Exercise description » Print out each entry below exactly, please.

Supplied records »
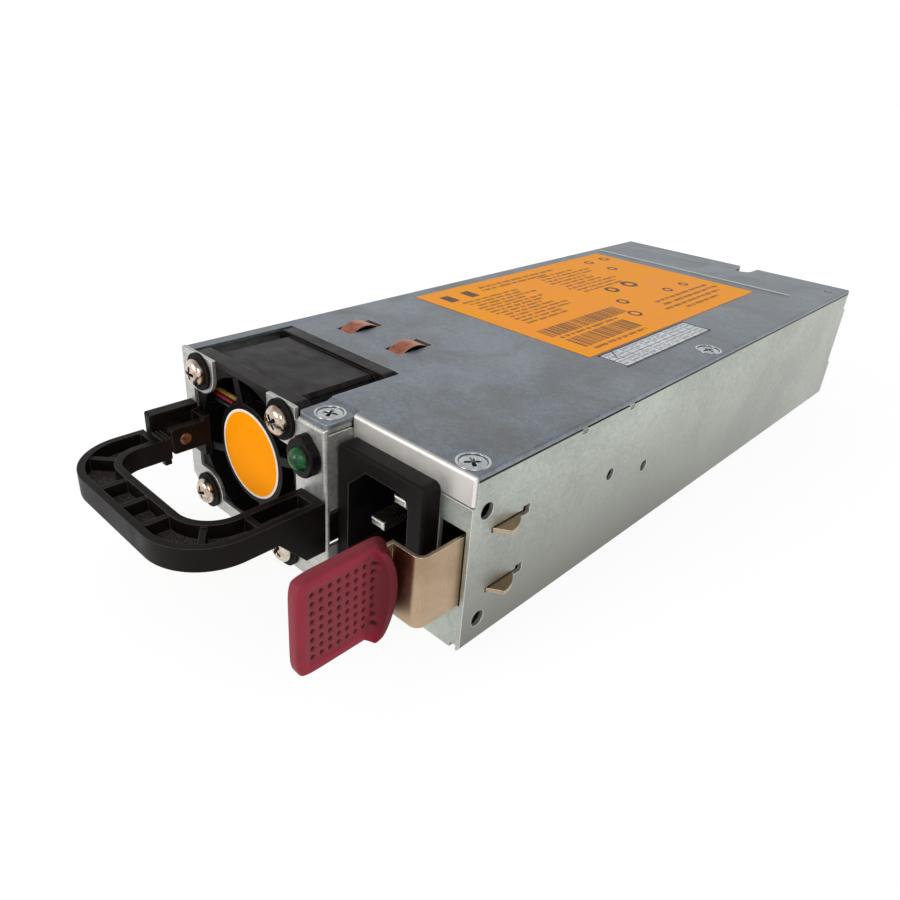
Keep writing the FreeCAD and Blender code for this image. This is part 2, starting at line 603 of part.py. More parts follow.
def top_cover():
    """Cover sheet with a folded front lip and a strip that runs forward beside the fan."""
    strip_right = FAN_X - FAN_SIZE / 2 - FRONT_GAP
    step = FRONT + TONGUE_STEP
    sheet = box(LEFT, RIGHT, FRONT, REAR, LID, HEIGHT)
    sheet = sheet.cut(box(strip_right, COLUMN_LEFT + FRONT_GAP, FRONT - 1, FAN_BACK + FRONT_GAP,
                          LID - 1, HEIGHT + 1))
    sheet = sheet.cut(box(COLUMN_LEFT, COLUMN_RIGHT + FIT, FRONT - 1, step, LID - 1, HEIGHT + 1))
    lip = box(COLUMN_RIGHT + FIT, RIGHT, FRONT, FRONT + SHEET, HEIGHT - COVER_LIP, HEIGHT)
    strip = box(LEFT, strip_right, NOSE_BACK, FRONT + 1, LID, HEIGHT)
    bead_y, bead_radius, bead_height = BEAD
    bead_left, bead_right = BEAD_MARGIN
    bead = rod(LEFT + bead_left, FRONT + bead_y, HEIGHT + bead_height - bead_radius, bead_radius,
               WIDTH - bead_left - bead_right, X_AXIS)
    bead = bead.common(box(LEFT, RIGHT, FRONT, REAR, LID + 0.5, HEIGHT + 1))
    whole = join([sheet, lip, strip, bead])
    whole = round_edges(whole, 0.9, lambda c, e: runs_along(e, X_AXIS) and c.z > HEIGHT - TINY
                        and c.y < FRONT + TINY and c.x > COLUMN_RIGHT)
    whole = round_edges(whole, 0.6, lambda c, e: runs_along(e, Y_AXIS) and c.z > HEIGHT - TINY
                        and abs(abs(c.x) - WIDTH / 2) < TINY)
    tools = finger_slots() + rear_notch()
    tools.append(rod(RIGHT - DIMPLE[0], REAR - DIMPLE[1], HEIGHT - SHEET / 2, DIMPLE[2], 1, Z_AXIS))
    tools += [countersink(x, y, HEIGHT) for x, y in cover_screw_points()]
    return [join([cut_all(whole, tools), cover_tongue()])]


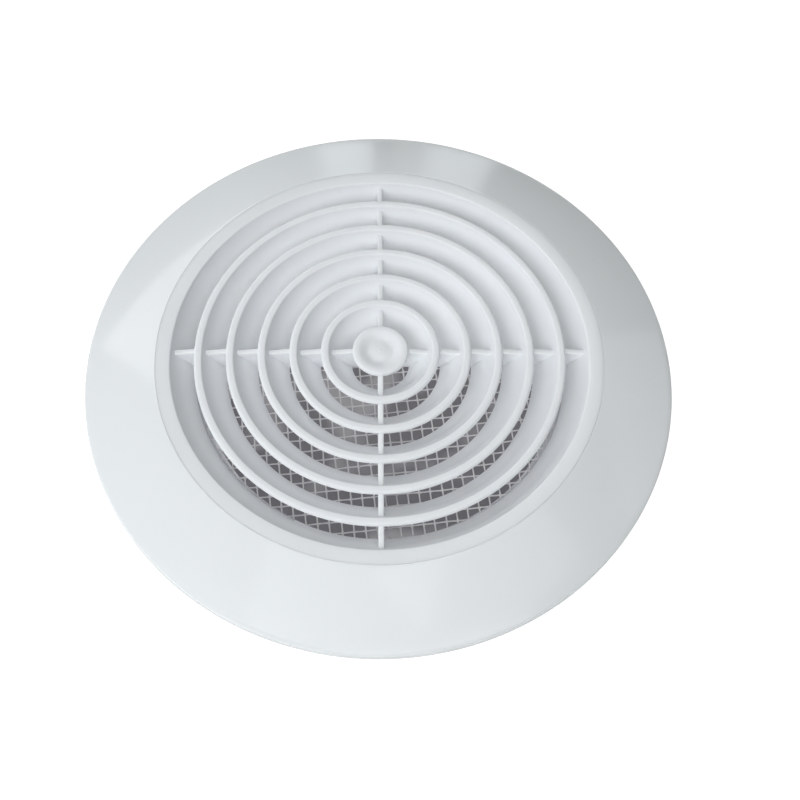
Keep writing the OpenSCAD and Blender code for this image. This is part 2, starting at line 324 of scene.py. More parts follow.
class Graph:
    """Builds the node tree of one material or world."""

    def __init__(self, owner, space=None):
        owner.use_nodes = True
        self.owner = owner
        self.tree = owner.node_tree
        self.tree.nodes.clear()
        if space:
            self.coords = self.node("ShaderNodeTexCoord", out=space)

    def feed(self, socket, value):
        """Links a socket, or sets a number, vector or RGB colour."""
        if isinstance(value, bpy.types.NodeSocket):
            self.tree.links.new(value, socket)
        elif isinstance(value, tuple) and len(socket.default_value) == 4:
            socket.default_value = value + (1,)
        else:
            socket.default_value = value

    def node(self, kind, inputs=None, out=0, **settings):
        """Adds a node and returns its output `out`."""
        node = self.tree.nodes.new(kind)
        for key, value in settings.items():
            setattr(node, key, value)
        for key, value in (inputs or {}).items():
            self.feed(node.inputs[key], value)
        return node.outputs[out]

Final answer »
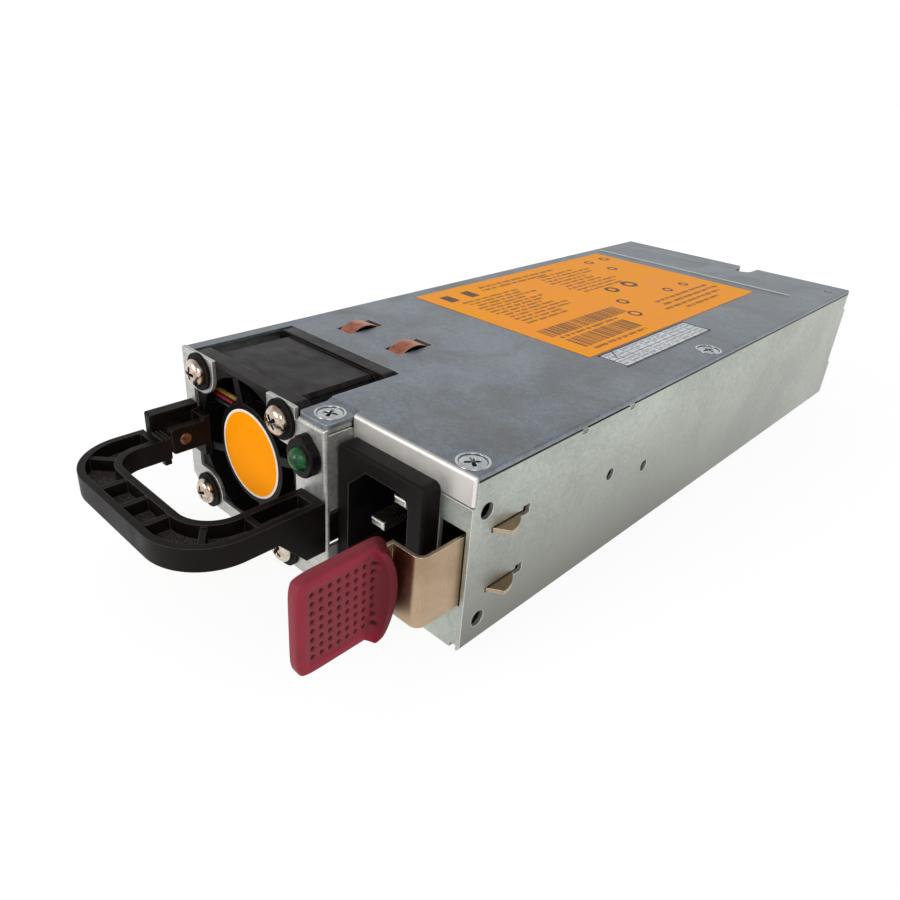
Keep writing the FreeCAD and Blender code for this image. This is part 2, starting at line 603 of part.py. More parts follow.
def top_cover():
    """Cover sheet with a folded front lip and a strip that runs forward beside the fan."""
    strip_right = FAN_X - FAN_SIZE / 2 - FRONT_GAP
    step = FRONT + TONGUE_STEP
    sheet = box(LEFT, RIGHT, FRONT, REAR, LID, HEIGHT)
    sheet = sheet.cut(box(strip_right, COLUMN_LEFT + FRONT_GAP, FRONT - 1, FAN_BACK + FRONT_GAP,
                          LID - 1, HEIGHT + 1))
    sheet = sheet.cut(box(COLUMN_LEFT, COLUMN_RIGHT + FIT, FRONT - 1, step, LID - 1, HEIGHT + 1))
    lip = box(COLUMN_RIGHT + FIT, RIGHT, FRONT, FRONT + SHEET, HEIGHT - COVER_LIP, HEIGHT)
    strip = box(LEFT, strip_right, NOSE_BACK, FRONT + 1, LID, HEIGHT)
    bead_y, bead_radius, bead_height = BEAD
    bead_left, bead_right = BEAD_MARGIN
    bead = rod(LEFT + bead_left, FRONT + bead_y, HEIGHT + bead_height - bead_radius, bead_radius,
               WIDTH - bead_left - bead_right, X_AXIS)
    bead = bead.common(box(LEFT, RIGHT, FRONT, REAR, LID + 0.5, HEIGHT + 1))
    whole = join([sheet, lip, strip, bead])
    whole = round_edges(whole, 0.9, lambda c, e: runs_along(e, X_AXIS) and c.z > HEIGHT - TINY
                        and c.y < FRONT + TINY and c.x > COLUMN_RIGHT)
    whole = round_edges(whole, 0.6, lambda c, e: runs_along(e, Y_AXIS) and c.z > HEIGHT - TINY
                        and abs(abs(c.x) - WIDTH / 2) < TINY)
    tools = finger_slots() + rear_notch()
    tools.append(rod(RIGHT - DIMPLE[0], REAR - DIMPLE[1], HEIGHT - SHEET / 2, DIMPLE[2], 1, Z_AXIS))
    tools += [countersink(x, y, HEIGHT) for x, y in cover_screw_points()]
    return [join([cut_all(whole, tools), cover_tongue()])]


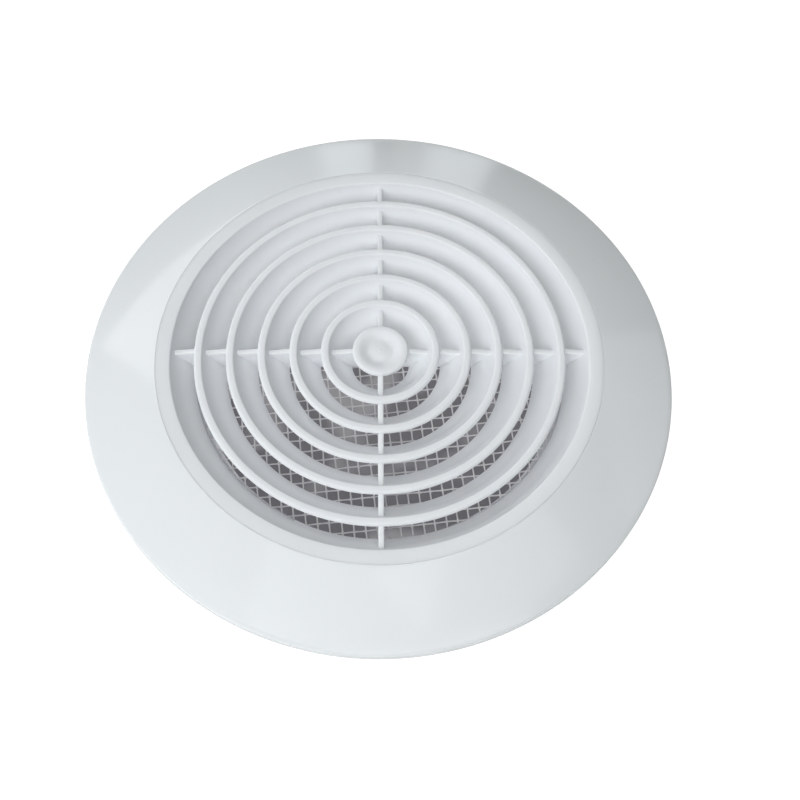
Keep writing the OpenSCAD and Blender code for this image. This is part 2, starting at line 324 of scene.py. More parts follow.
class Graph:
    """Builds the node tree of one material or world."""

    def __init__(self, owner, space=None):
        owner.use_nodes = True
        self.owner = owner
        self.tree = owner.node_tree
        self.tree.nodes.clear()
        if space:
            self.coords = self.node("ShaderNodeTexCoord", out=space)

    def feed(self, socket, value):
        """Links a socket, or sets a number, vector or RGB colour."""
        if isinstance(value, bpy.types.NodeSocket):
            self.tree.links.new(value, socket)
        elif isinstance(value, tuple) and len(socket.default_value) == 4:
            socket.default_value = value + (1,)
        else:
            socket.default_value = value

    def node(self, kind, inputs=None, out=0, **settings):
        """Adds a node and returns its output `out`."""
        node = self.tree.nodes.new(kind)
        for key, value in settings.items():
            setattr(node, key, value)
        for key, value in (inputs or {}).items():
            self.feed(node.inputs[key], value)
        return node.outputs[out]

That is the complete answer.